Black women are accused of being bitter, angry, and mean spirited. Why? What are we angry about? What is happening to us that keeps us angry? I've written on my myspace blog about the lack of smiles from sistas. We don't smile. Where is our inner glow? Who took our smiles away and how do we reclaim them?

A part of the anger is that some black women feel unwanted by black men. Our beauty is always in question and if our family line had refrained from miscegenation, this seems to be a negative. What, no Indian in your family? I've had black men tell me that I'm pretty, "to be so dark". When my locs were short, I didn't get much love from the brothers. Some of our men don't love our beauty. So you have women who have internalized this while still wanting the love from a black man. We go out and by "yak no. 2" hair. We stay out of the sun. Our own self-hatred has everything to do with how we treat each other. Remember in "The Color Purple" when Mister called Celie, black and ugly. Shame. Imagine if you've been sexually abused and then you hear these messages that your beauty is unwanted. Once again, who is protecting our women.

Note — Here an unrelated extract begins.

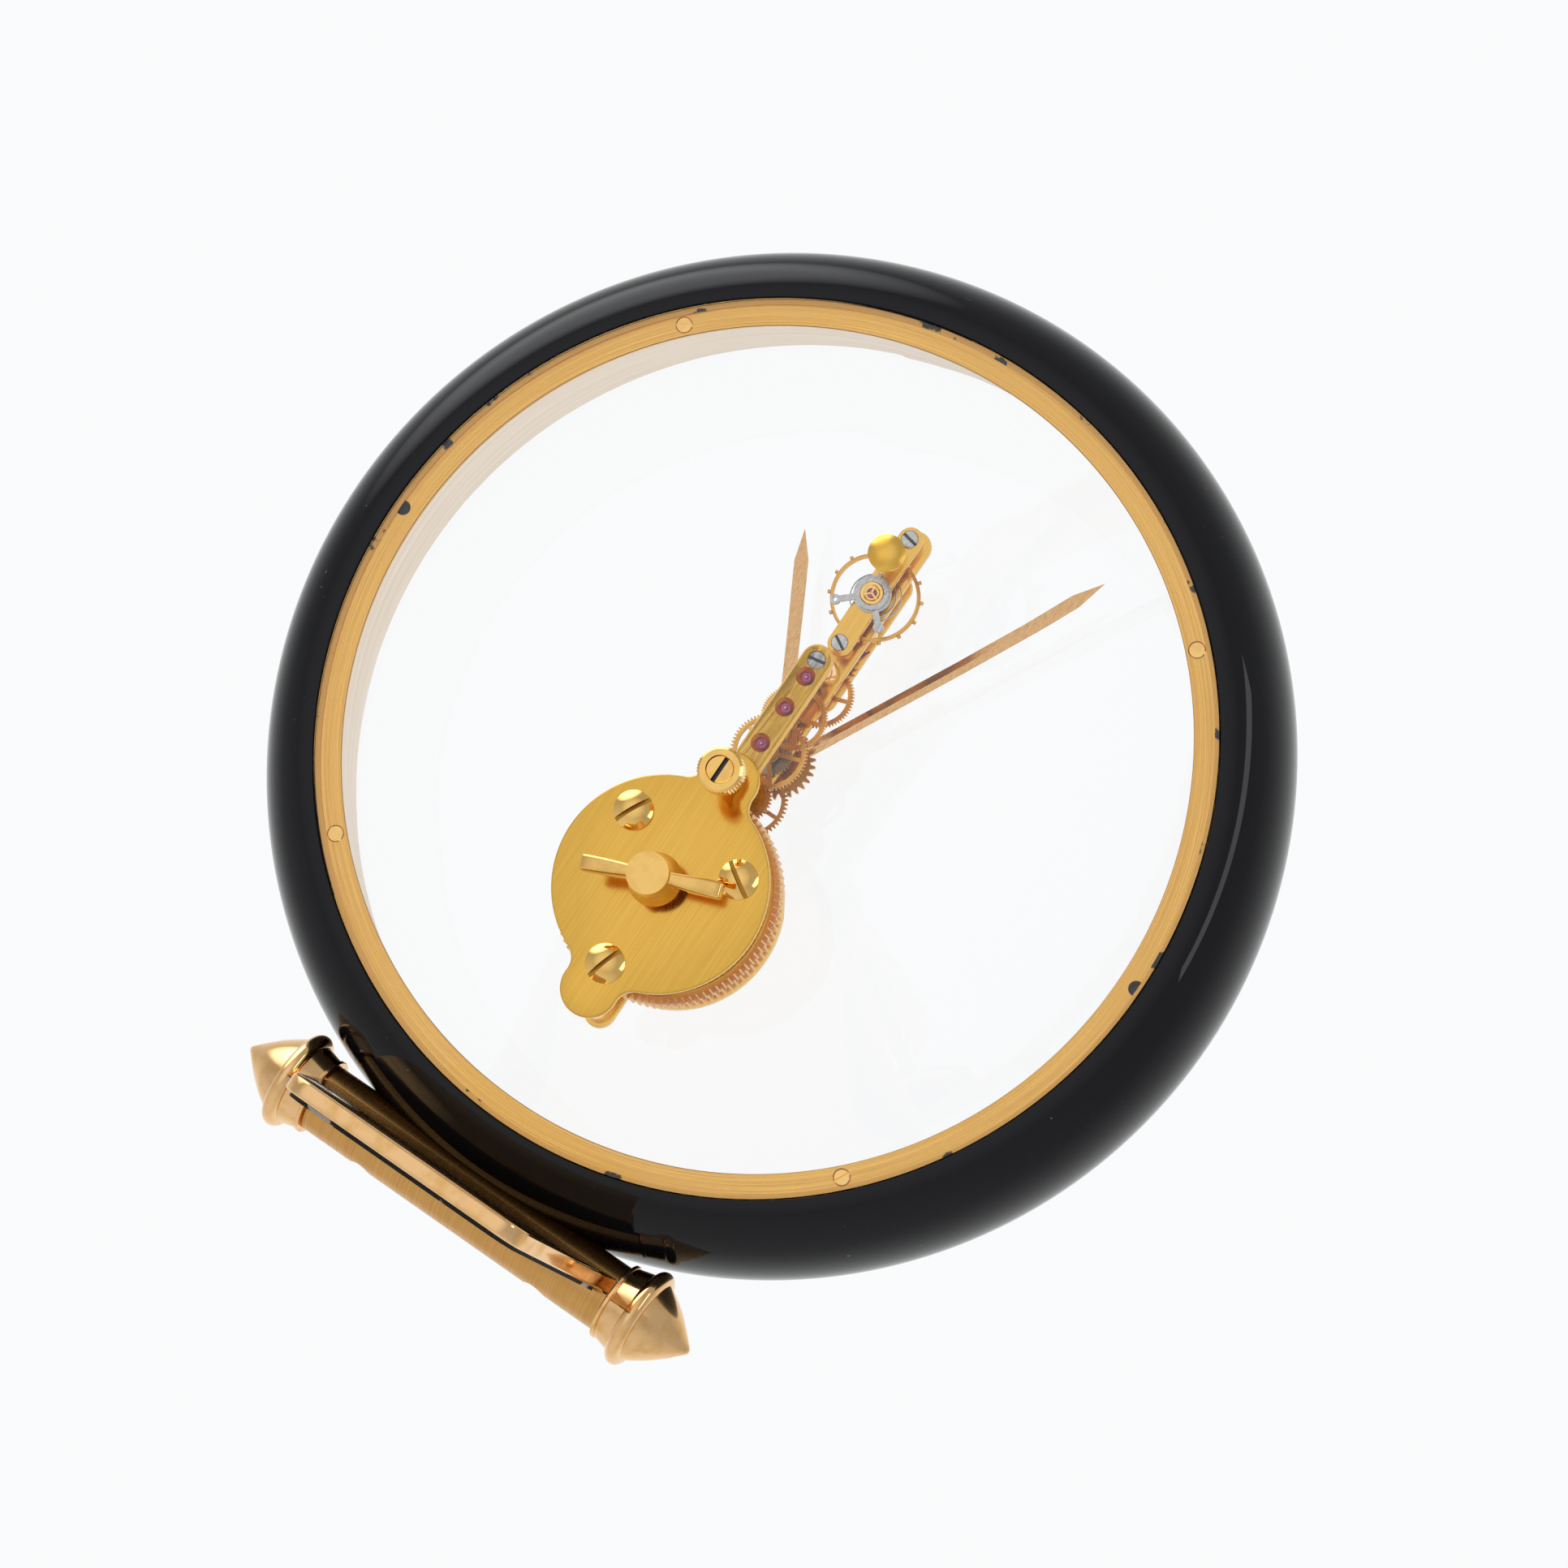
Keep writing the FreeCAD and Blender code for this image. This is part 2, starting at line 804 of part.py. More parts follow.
def saddle():
    # a cone that follows the ring's rear half above the rod
    places = [(radius + saddle_gap, y) for radius, y in ring_curve()]
    low_y = rod_axis_y - rod_radius - overrun
    start = (places[0][0], low_y)
    return turned([(0, low_y), start] + places + [(0, places[-1][1])], sides=ring_sides())


def make_base_rod():
    rod = along_x(
        cylinder(rod_radius, rod_half_length, -rod_half_length), 0, rod_axis_y, rod_axis_z)
    rod = rod.cut(saddle())
    pocket = Part.makeBox(
        2 * rod_half_length + 2 * overrun, rod_radius * 2, foot_thickness + 2 * fit_gap,
        Vector(-rod_half_length - overrun, foot_front_y() - fit_gap, foot_low_z - fit_gap))
    rod = rod.cut(pocket)
    low_z = rod_axis_z - rod_radius - overrun
    for side in (-1, 1):
        end = side * (rod_half_length + overrun)
        inner = side * (rod_half_length - stub_length - fit_gap)
        socket = bore(stub_radius + fit_gap, max(end, inner), min(end, inner))
        rod = rod.cut(along_x(socket, 0, rod_axis_y, rod_axis_z))
        x = side * base_screw_spread
        rod = rod.cut(base_screw_hole(x))
        head = bore(base_screw_head_radius + fit_gap, base_screw_seat_z() - low_z, 0.0)
        rod = rod.cut(upright(head, x, rod_axis_y, low_z))
    return rod


def make_finial(side):
    # turned in one piece: stub, collar with its lip, bead, and a slightly full cone with a round tip
    bead_middle = collar_length + bead_tube_radius
    bead_ring = bead_radius - bead_tube_radius
    cone_start = bead_middle + bead_tube_radius
    cone_end = cone_start + cone_length
    points = [
        (0, -stub_length), (stub_radius, -stub_length), (stub_radius, 0), (collar_lip_radius, 0),
        (collar_lip_radius, collar_lip_width), (collar_radius, collar_lip_width)]
    for step in range(bead_steps + 1):
        angle = math.pi * step / bead_steps
        radius = bead_ring + bead_tube_radius * math.sin(angle)
        points.append((max(radius, collar_radius), bead_middle - bead_tube_radius * math.cos(angle)))
    shoulder = cone_tip_radius * math.sin(math.pi / 4)
    half_radius = (bead_ring + shoulder) / 2 + cone_bulge
    half_y = (cone_start + cone_end - cone_tip_radius) / 2 + cone_bulge
    points += [(half_radius, half_y), (shoulder, cone_end - cone_tip_radius + shoulder), (0, cone_end)]
    finial = along_x(turned(points), rod_half_length, rod_axis_y, rod_axis_z)
    if side < 0:
        finial = finial.mirror(Vector(0, 0, 0), Vector(1, 0, 0))
    return finial


def foot_front_y():
    return rod_axis_y + rod_radius - foot_front_inset


def foot_half_width(y, inset=0.0):
    share = (y - foot_front_y()) / (foot_rear_y - foot_front_y())
    return foot_front_half_width + (foot_rear_half_width - foot_front_half_width) * share - inset


def foot_outline(front_y, rear_y, inset):
    # (x, y) corners of the taper with two round rear corners
    front = foot_half_width(front_y, inset)
    rear = foot_half_width(rear_y, inset)
    turn = math.atan2(front - rear, rear_y - front_y)
    reach = math.tan((math.pi / 2 + turn) / 2) * foot_corner_radius
    centre_x = rear - reach
    centre_y = rear_y - foot_corner_radius
    steps = arc_steps(foot_corner_radius, 0, math.pi / 2)
    corner = []
    for step in range(steps + 1):
        angle = turn + (math.pi / 2 - turn) * step / steps
        x = centre_x + foot_corner_radius * math.cos(angle)
        corner.append((x, centre_y + foot_corner_radius * math.sin(angle)))
    right = [(front, front_y)] + corner
    return right + [(-x, y) for x, y in reversed(right)]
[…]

Unfortunately, the fight against sexism in the black community is secondary to racism. I've actually heard black women tell me that in the face of sexism, fighting racism is still the priority. I remember a situation when a co-worker was being very inappropriate with mostly the black women in the office. I had quickly established my boundaries with this co-worker so I didn't have this situation continue. One day, a group of the women came to me complaining about the co-worker. They hated how he touched them and spoke to them. Of course, I first told them to address this with the co-worker. They were fearful. At this point, I knew this had gotten out of hand. I went to the executive director and simply told him that this situation had gone on for months and that he needed to speak with the employee. What do you think occurred? The women were mad at ME. Why? Because he was the only black male at the agency and this could possibly get him terminated. These women stopped talking to me and my assistant. I could care less. The irony is that the co-worker and I were still cool. He knew I was the one who spoke with the executive director and we talked about his behavior on the job. The women were willing to be sexual harassed to protect "the black man".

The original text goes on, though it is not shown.